--- Begin INFORMATION SHOWN ---

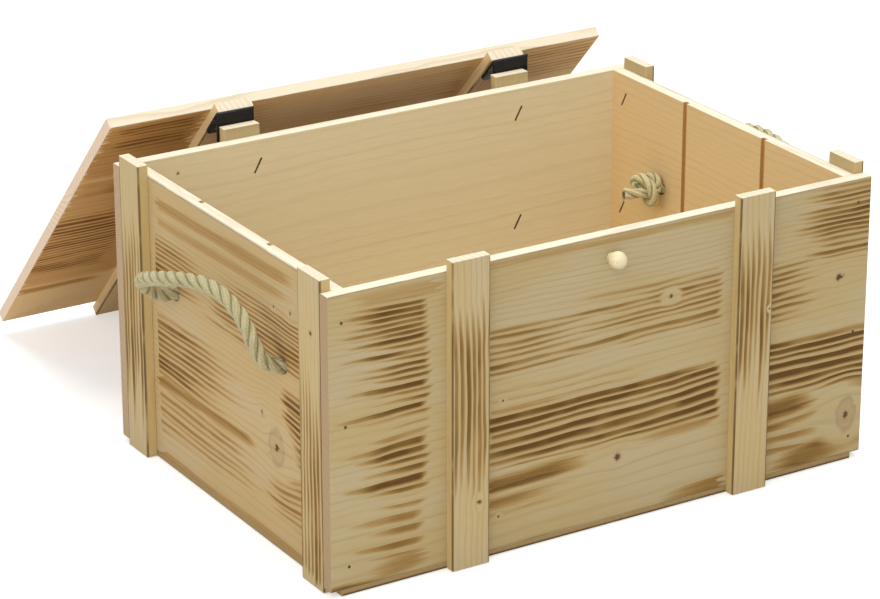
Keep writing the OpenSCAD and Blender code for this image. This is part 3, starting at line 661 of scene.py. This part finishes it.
def strap_material():
    """Black strap: fine pebbled grain with a soft sheen, rubbed grey along scratches. The relief swells by
    a parabola over the part that stands free above the battens, which rounds the fold."""
    g = Graph("black_strap")
    where = g.node("ShaderNodeTexCoord", {}, {}, 3)
    beyond_fold = 1.5
    up = (g.parts(where)[2] - (TIP_Z + FOLD_Z) / 2000) * (2000 / (FOLD_Z + beyond_fold - TIP_Z))
    round_fold = g.math("MAXIMUM", 1 - up * up, 0.0)
    pebble = g.noise(where, (0.0006, 0.0006, 0.0006), 3.0, 0.7, 8.0)
    rub = g.noise(where, (0.004, 0.012, 0.02), 4.0, 0.7, 3.0)
    colour = g.blend(g.ramp(rub, 0.6, 0.76, 0.0, 0.4), shade(13, 13, 14), shade(84, 86, 92))
    relief = round_fold * 2.0 + pebble * 0.25
    return g.finish(colour, g.ramp(rub, 0.3, 0.7, 0.3, 0.5), relief, 0.001, 1.0, Specular_IOR_Level=0.3)


def wire_material(name, light, dark):
    """Drawn steel wire: dull spots."""
    g = Graph(name)
    where = g.node("ShaderNodeTexCoord", {}, {}, 3)
    spots = g.noise(where, (0.0012, 0.0012, 0.0012), 3.0, 0.6, 2.0)
    colour = g.blend(g.ramp(spots, 0.35, 0.65), light, dark)
    return g.finish(colour, g.ramp(spots, 0.3, 0.7, 0.38, 0.6), spots, 0.0001, 0.4, Metallic=0.3)


def dress(name, material, soften=0.0):
    """Gives a CAD node its material and, where it is a board, softened arrises."""
    node = NODES[name]
    node.data.materials.clear()
    node.data.materials.append(material)
    if soften:
        weld = node.modifiers.new("weld", "WELD")
        weld.merge_threshold = 1e-6
        flat = node.modifiers.new("flat faces", "DECIMATE")
        flat.decimate_type, flat.angle_limit = "DISSOLVE", math.radians(0.5)
        bevel = node.modifiers.new("arrises", "BEVEL")
        bevel.width, bevel.segments = soften, 2
        bevel.limit_method, bevel.angle_limit = "ANGLE", math.radians(40)
        bevel.use_clamp_overlap = bevel.harden_normals = False


# ---------------------------------------------------------------- surroundings

# Soft round lamps: name, place and width in metres, power in watts
LAMPS = [("key", (-2.0, -2.0, 2.4), 1.8, 30.0), ("left", (-3.2, -0.6, 1.2), 1.6, 15.0),
         ("low", (-0.9, -3.2, 0.5), 1.6, 9.0), ("top", (0.2, 0.2, 3.0), 2.0, 60.0)]
FLOOR_HALF, FLOOR_Z = 20, -0.0004


def make_floor():
    """A plain white floor that keeps the shadow. It gives off a little light to the camera alone."""
    g = Graph("white_floor")
    seen = g.node("ShaderNodeLightPath", {}, {}, 0)
    lift = g.node("ShaderNodeEmission", {}, {"Color": (1, 1, 1, 1), "Strength": seen * 0.4})
    white = g.node("ShaderNodeBsdfDiffuse", {}, {"Color": (0.86, 0.86, 0.86, 1)})
    both = g.node("ShaderNodeAddShader", {}, {0: lift, 1: white})
    g.node("ShaderNodeOutputMaterial", {}, {"Surface": both})
    mesh = bpy.data.meshes.new("floor")
    corners = [(x * FLOOR_HALF, y * FLOOR_HALF, FLOOR_Z) for x, y in ((-1, -1), (1, -1), (1, 1), (-1, 1))]
    mesh.from_pydata(corners, [], [(0, 1, 2, 3)])
    mesh.materials.append(g.material)
    piece = bpy.data.objects.new("floor", mesh)
    bpy.context.scene.collection.objects.link(piece)


def make_world():
    """White where the camera sees it, in a reflection or straight, and dimmer where it lights the box."""
    world = bpy.data.worlds.new("white_room")
    bpy.context.scene.world = world
    world.use_nodes = True
    nodes, links = world.node_tree.nodes, world.node_tree.links
    nodes.clear()
    path = nodes.new("ShaderNodeLightPath")
    seen = path.outputs["Is Camera Ray"]
    for ray in ("Is Glossy Ray", "Is Transmission Ray"):
        either = nodes.new("ShaderNodeMath")
        either.operation = "MAXIMUM"
        links.new(seen, either.inputs[0])
        links.new(path.outputs[ray], either.inputs[1])
        seen = either.outputs[0]
    strength = nodes.new("ShaderNodeMapRange")
    links.new(seen, strength.inputs[0])
    strength.inputs[3].default_value, strength.inputs[4].default_value = 0.6, 1.0
    sky, end = nodes.new("ShaderNodeBackground"), nodes.new("ShaderNodeOutputWorld")
    links.new(strength.outputs[0], sky.inputs["Strength"])
    links.new(sky.outputs[0], end.inputs["Surface"])


def make_lamps():
    """The soft lamps, each turned to the middle of the box."""
    for name, place, size, power in LAMPS:
        lamp = bpy.data.lights.new(name, "AREA")
        lamp.shape, lamp.size, lamp.energy = "DISK", size, power
        holder = bpy.data.objects.new(name, lamp)
        holder.location = place
        holder.rotation_euler = (Vector((0, 0, 0.1)) - Vector(place)).to_track_quat("-Z", "Y").to_euler()
        bpy.context.scene.collection.objects.link(holder)


# ---------------------------------------------------------------- the box

make_camera()
make_rope(-1, LEFT_ROUTE, rope_material("laid_hemp", (1.0, 1.0, 1.0)))
# The right rope's hemp is drawn lighter: painted light in place of light falling from the right
make_rope(1, RIGHT_ROUTE, rope_material("hemp_painted_lighter", (1.35, 1.35, 1.4)))
woods = {**make_walls(), **make_battens(), **make_lid_wood()}
for name, material in woods.items():
    dress(name, material, 0.0004)
dress("knob", turned_wood())
strap = strap_material()
wire = wire_material("dull_wire", shade(104, 88, 58), shade(58, 46, 28))
bright = wire_material("bright_nail", shade(168, 166, 160), shade(120, 118, 112))
for name in NODES:
    if "strap" in name and "leaf" in name:
        dress(name, strap, 0.0003)
    elif "strap" in name or name == "knob_screw":
        dress(name, bright)
    elif "nails" in name or "staples" in name:
        dress(name, wire)
make_floor()
make_world()
make_lamps()
bpy.context.scene.view_settings.view_transform = "Standard"
bpy.context.view_layer.update()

--- End INFORMATION SHOWN ---

Write down every line of the data exactly as it appears above.

EXERCISE RESULT
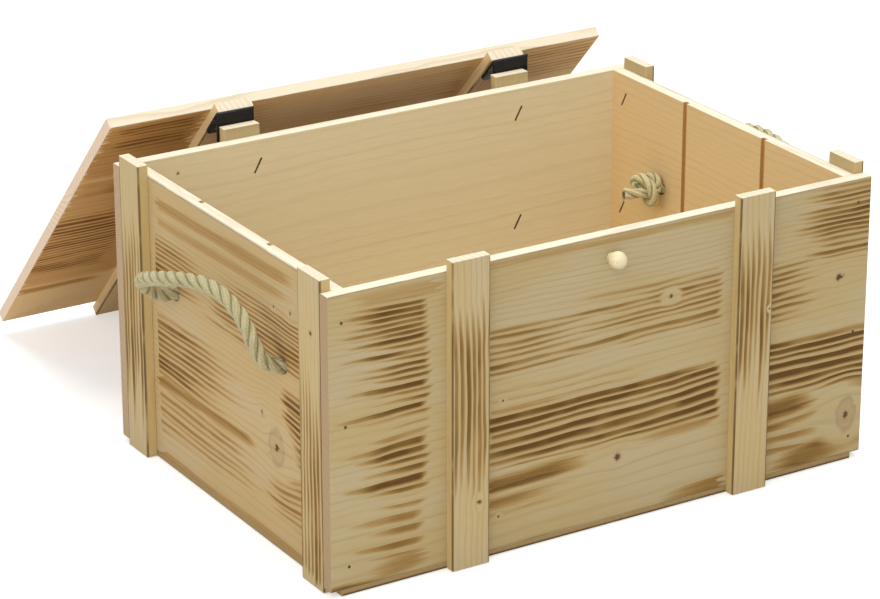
Keep writing the OpenSCAD and Blender code for this image. This is part 3, starting at line 661 of scene.py. This part finishes it.
def strap_material():
    """Black strap: fine pebbled grain with a soft sheen, rubbed grey along scratches. The relief swells by
    a parabola over the part that stands free above the battens, which rounds the fold."""
    g = Graph("black_strap")
    where = g.node("ShaderNodeTexCoord", {}, {}, 3)
    beyond_fold = 1.5
    up = (g.parts(where)[2] - (TIP_Z + FOLD_Z) / 2000) * (2000 / (FOLD_Z + beyond_fold - TIP_Z))
    round_fold = g.math("MAXIMUM", 1 - up * up, 0.0)
    pebble = g.noise(where, (0.0006, 0.0006, 0.0006), 3.0, 0.7, 8.0)
    rub = g.noise(where, (0.004, 0.012, 0.02), 4.0, 0.7, 3.0)
    colour = g.blend(g.ramp(rub, 0.6, 0.76, 0.0, 0.4), shade(13, 13, 14), shade(84, 86, 92))
    relief = round_fold * 2.0 + pebble * 0.25
    return g.finish(colour, g.ramp(rub, 0.3, 0.7, 0.3, 0.5), relief, 0.001, 1.0, Specular_IOR_Level=0.3)


def wire_material(name, light, dark):
    """Drawn steel wire: dull spots."""
    g = Graph(name)
    where = g.node("ShaderNodeTexCoord", {}, {}, 3)
    spots = g.noise(where, (0.0012, 0.0012, 0.0012), 3.0, 0.6, 2.0)
    colour = g.blend(g.ramp(spots, 0.35, 0.65), light, dark)
    return g.finish(colour, g.ramp(spots, 0.3, 0.7, 0.38, 0.6), spots, 0.0001, 0.4, Metallic=0.3)


def dress(name, material, soften=0.0):
    """Gives a CAD node its material and, where it is a board, softened arrises."""
    node = NODES[name]
    node.data.materials.clear()
    node.data.materials.append(material)
    if soften:
        weld = node.modifiers.new("weld", "WELD")
        weld.merge_threshold = 1e-6
        flat = node.modifiers.new("flat faces", "DECIMATE")
        flat.decimate_type, flat.angle_limit = "DISSOLVE", math.radians(0.5)
        bevel = node.modifiers.new("arrises", "BEVEL")
        bevel.width, bevel.segments = soften, 2
        bevel.limit_method, bevel.angle_limit = "ANGLE", math.radians(40)
        bevel.use_clamp_overlap = bevel.harden_normals = False


# ---------------------------------------------------------------- surroundings

# Soft round lamps: name, place and width in metres, power in watts
LAMPS = [("key", (-2.0, -2.0, 2.4), 1.8, 30.0), ("left", (-3.2, -0.6, 1.2), 1.6, 15.0),
         ("low", (-0.9, -3.2, 0.5), 1.6, 9.0), ("top", (0.2, 0.2, 3.0), 2.0, 60.0)]
FLOOR_HALF, FLOOR_Z = 20, -0.0004


def make_floor():
    """A plain white floor that keeps the shadow. It gives off a little light to the camera alone."""
    g = Graph("white_floor")
    seen = g.node("ShaderNodeLightPath", {}, {}, 0)
    lift = g.node("ShaderNodeEmission", {}, {"Color": (1, 1, 1, 1), "Strength": seen * 0.4})
    white = g.node("ShaderNodeBsdfDiffuse", {}, {"Color": (0.86, 0.86, 0.86, 1)})
    both = g.node("ShaderNodeAddShader", {}, {0: lift, 1: white})
    g.node("ShaderNodeOutputMaterial", {}, {"Surface": both})
    mesh = bpy.data.meshes.new("floor")
    corners = [(x * FLOOR_HALF, y * FLOOR_HALF, FLOOR_Z) for x, y in ((-1, -1), (1, -1), (1, 1), (-1, 1))]
    mesh.from_pydata(corners, [], [(0, 1, 2, 3)])
    mesh.materials.append(g.material)
    piece = bpy.data.objects.new("floor", mesh)
    bpy.context.scene.collection.objects.link(piece)


def make_world():
    """White where the camera sees it, in a reflection or straight, and dimmer where it lights the box."""
    world = bpy.data.worlds.new("white_room")
    bpy.context.scene.world = world
    world.use_nodes = True
    nodes, links = world.node_tree.nodes, world.node_tree.links
    nodes.clear()
    path = nodes.new("ShaderNodeLightPath")
    seen = path.outputs["Is Camera Ray"]
    for ray in ("Is Glossy Ray", "Is Transmission Ray"):
        either = nodes.new("ShaderNodeMath")
        either.operation = "MAXIMUM"
        links.new(seen, either.inputs[0])
        links.new(path.outputs[ray], either.inputs[1])
        seen = either.outputs[0]
    strength = nodes.new("ShaderNodeMapRange")
    links.new(seen, strength.inputs[0])
    strength.inputs[3].default_value, strength.inputs[4].default_value = 0.6, 1.0
    sky, end = nodes.new("ShaderNodeBackground"), nodes.new("ShaderNodeOutputWorld")
    links.new(strength.outputs[0], sky.inputs["Strength"])
    links.new(sky.outputs[0], end.inputs["Surface"])


def make_lamps():
    """The soft lamps, each turned to the middle of the box."""
    for name, place, size, power in LAMPS:
        lamp = bpy.data.lights.new(name, "AREA")
        lamp.shape, lamp.size, lamp.energy = "DISK", size, power
        holder = bpy.data.objects.new(name, lamp)
        holder.location = place
        holder.rotation_euler = (Vector((0, 0, 0.1)) - Vector(place)).to_track_quat("-Z", "Y").to_euler()
        bpy.context.scene.collection.objects.link(holder)


# ---------------------------------------------------------------- the box

make_camera()
make_rope(-1, LEFT_ROUTE, rope_material("laid_hemp", (1.0, 1.0, 1.0)))
# The right rope's hemp is drawn lighter: painted light in place of light falling from the right
make_rope(1, RIGHT_ROUTE, rope_material("hemp_painted_lighter", (1.35, 1.35, 1.4)))
woods = {**make_walls(), **make_battens(), **make_lid_wood()}
for name, material in woods.items():
    dress(name, material, 0.0004)
dress("knob", turned_wood())
strap = strap_material()
wire = wire_material("dull_wire", shade(104, 88, 58), shade(58, 46, 28))
bright = wire_material("bright_nail", shade(168, 166, 160), shade(120, 118, 112))
for name in NODES:
    if "strap" in name and "leaf" in name:
        dress(name, strap, 0.0003)
    elif "strap" in name or name == "knob_screw":
        dress(name, bright)
    elif "nails" in name or "staples" in name:
        dress(name, wire)
make_floor()
make_world()
make_lamps()
bpy.context.scene.view_settings.view_transform = "Standard"
bpy.context.view_layer.update()